GPU-based acceleration searching

Abstract

Since the discovery of globular cluster pulsar, a number of exhaustive searches were performed, yielding over 140 globular cluster pulsars residing in at least 26 different clusters, 74 of which are found in binary systems. Searching for a priori unknown pulsars entails that in conducting any search procedure a wide range of parameters including the pulsar periodicity and the distance to the pulsar has to be taken into consideration. Searches for pulsars in binary systems are even more challenging due to the orbital motion smearing caused by Doppler-shift changes of binary motion. Consequently, binary pulsars show periodic changes in their pulse frequency derivative, causing a reduction in the Signal-to-Noise (S/N) ratio.
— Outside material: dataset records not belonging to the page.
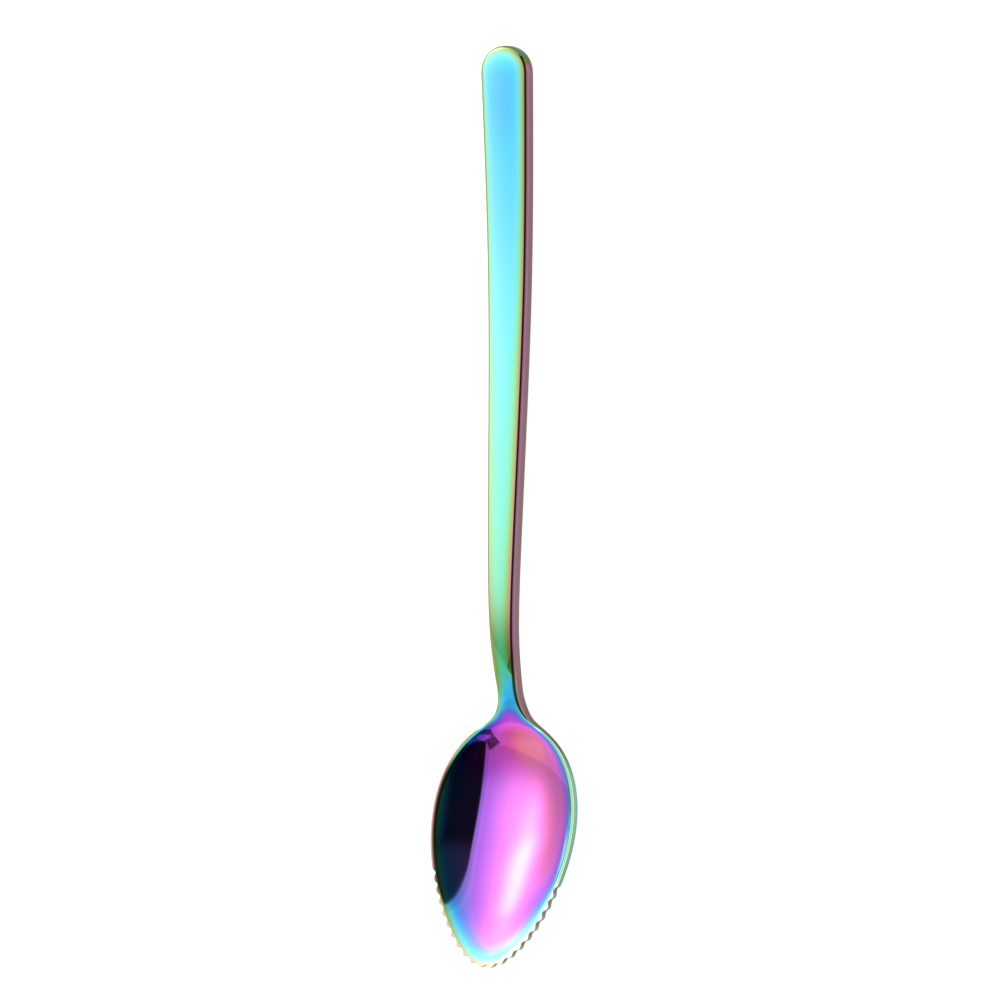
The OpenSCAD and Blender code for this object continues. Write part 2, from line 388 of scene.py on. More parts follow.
# Film on the middle line and on the handle's edges, by place along the spoon
MIDDLE_FILM_SHARES = [
    (0.00, 0.20), (0.17, 0.22), (0.247, 0.215), (0.258, 0.20), (0.270, 0.295), (0.281, 0.525),
    (0.292, 0.57), (0.303, 0.63), (0.320, 0.66), (0.337, 0.68), (0.371, 0.705), (0.416, 0.68),
    (0.506, 0.67), (0.618, 0.655), (0.730, 0.630), (0.843, 0.600), (0.944, 0.550), (1.00, 0.575),
]
LEFT_FILM_SHARES = [
    (0.00, 0.70), (0.281, 0.70), (0.310, 0.78), (0.371, 0.79), (0.416, 0.76), (0.506, 0.755),
    (0.618, 0.73), (0.730, 0.72), (1.00, 0.72),
]
RIGHT_FILM_SHARES = [
    (0.00, 0.59), (0.303, 0.59), (0.337, 0.84), (0.371, 0.87), (0.506, 0.845), (1.00, 0.835),
]

# A rise is where a soft step starts and how far it runs. A bell or a shelf is its middle
# and its width. Along is from the bowl's tip, across from the middle line, in from the
# outline, and lean from -1 on the left to 1 on the right.
ROSE = 0.20
ROSE_RISE_ALONG = (7.5 * MM, 12 * MM)
ROSE_BELL_ACROSS = (12.4 * MM, 8.7 * MM)
SALMON = 0.28
SALMON_BELL_ACROSS = (3.5 * MM, 4.6 * MM)
SALMON_BELL_ALONG = (43.2 * MM, 3.9 * MM)
VIOLET = 0.15
VIOLET_SHELF_ACROSS = (-10.1 * MM, 6.1 * MM)
VIOLET_RISE_ALONG = (34 * MM, 8 * MM)
RIM_FILM = 1.04
RIM_START = 0.2 * MM
RIM_FADE = 2.45 * MM
RIM_FADE_LEAN = 0.13 * MM
RIM_FADE_BOW = 0.42 * MM
BACK_FADE = 1.8 * MM
BACK_FADE_RISE_ALONG = (34 * MM, 9 * MM)
LEFT_RIM_MOST = 0.92
RIGHT_RIM_MOST = 0.755
EDGE_FADE = 0.8 * MM
END_FADE = 1.1 * MM
END_FADE_RISE_ALONG = (150 * MM, 20 * MM)


def on_curve(curve, value):
    """A smooth value between the points of a curve."""
    for (a, low), (b, high) in zip(curve, curve[1:]):
        if value <= b:
            part = (value - a) / (b - a)
            return mix(low, high, part * part * (3 - 2 * part))
    return curve[-1][1]


def rise(value, start, run):
    """A soft step from 0 at the start to 1 past the run. A run below zero goes backwards."""
    return ease((value - start) / run)


def bell(value, middle, width):
    """A soft bell round a middle value."""
    return math.exp(-((value - middle) / width) ** 2)


def shelf(value, middle, width):
    """1 up to the middle value, and a soft fall past it."""
    return bell(max(value, middle), middle, width)


def fading(inside, width):
    """1 at an edge, and less the further in."""
    return math.exp(-max(inside, 0) / width)


def to_right(form, at, x):
    """0 at the spoon's left edge and 1 at its right edge."""
    half_w = form.half_w(min(at, form.end_at))
    return ease((x / half_w + 1) / 2) if half_w else 0.5


def bowl_film(form, at, x, lean, inside):
    """Film in the bowl, which thins towards the rim."""
    middle = on_curve(MIDDLE_FILM_SHARES, at / form.s.spoon_l)
    rose = ROSE * rise(at, *ROSE_RISE_ALONG) * bell(x, *ROSE_BELL_ACROSS)
    salmon = SALMON * bell(x, *SALMON_BELL_ACROSS) * bell(at, *SALMON_BELL_ALONG)
    violet = VIOLET * shelf(x, *VIOLET_SHELF_ACROSS) * (1 - rise(at, *VIOLET_RISE_ALONG))
    front_fade = RIM_FADE + RIM_FADE_LEAN * lean - RIM_FADE_BOW * lean * lean
    fade = mix(front_fade, BACK_FADE, rise(at, *BACK_FADE_RISE_ALONG))
    film = mix(middle - rose - salmon + violet, RIM_FILM, fading(inside + RIM_START, fade))
    return min(max(film, 0.0), mix(LEFT_RIM_MOST, RIGHT_RIM_MOST, ease((lean + 1) / 2)))


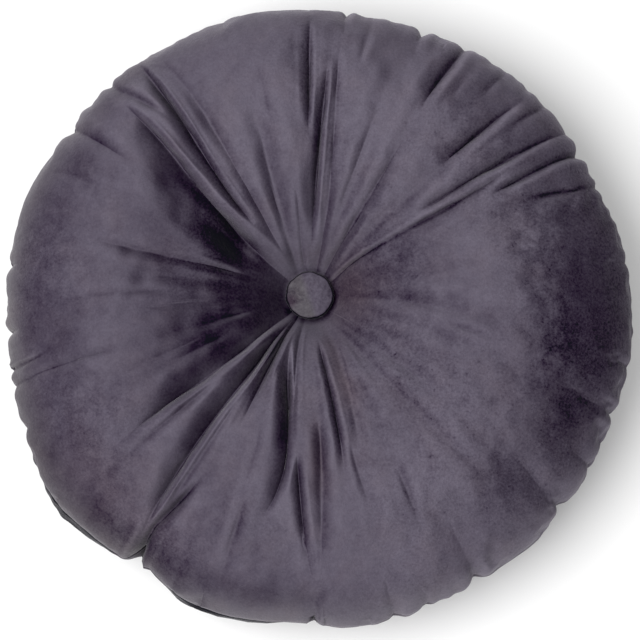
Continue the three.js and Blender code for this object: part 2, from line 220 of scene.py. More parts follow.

Correlating the spectral components with an inverse frequency and a complex conjugate kernel template response enabled the recovery of the coherent response of the signal from the orbital motion caused by the acceleration of binarity. This algorithm is called Fourier-domain acceleration searching. This was implemented in CUDA C to accelerate computational-intensive tasks on GPUs. Optimizations were implemented to reduce the computational requirements as well as to perform a more efficient data transfer from host to device. This GPU-accelerated implementation was compared to PRESTO and PRESTO2 ON GPU. Results show that GPU-based implementations of acceleration searching outperform CPU-accelerated implementations when the number of kernel templates or segment size is increased. Despite the tact that this algorithm has a very low compute-to-memory ratio, results show that this GPU-based implementation achieved a peak speed-up of 11 times more than its PRESTO CPU-accelerated counterpart. Moreover, this implementation performed up to 30% better than PRESTO2 ON GPU.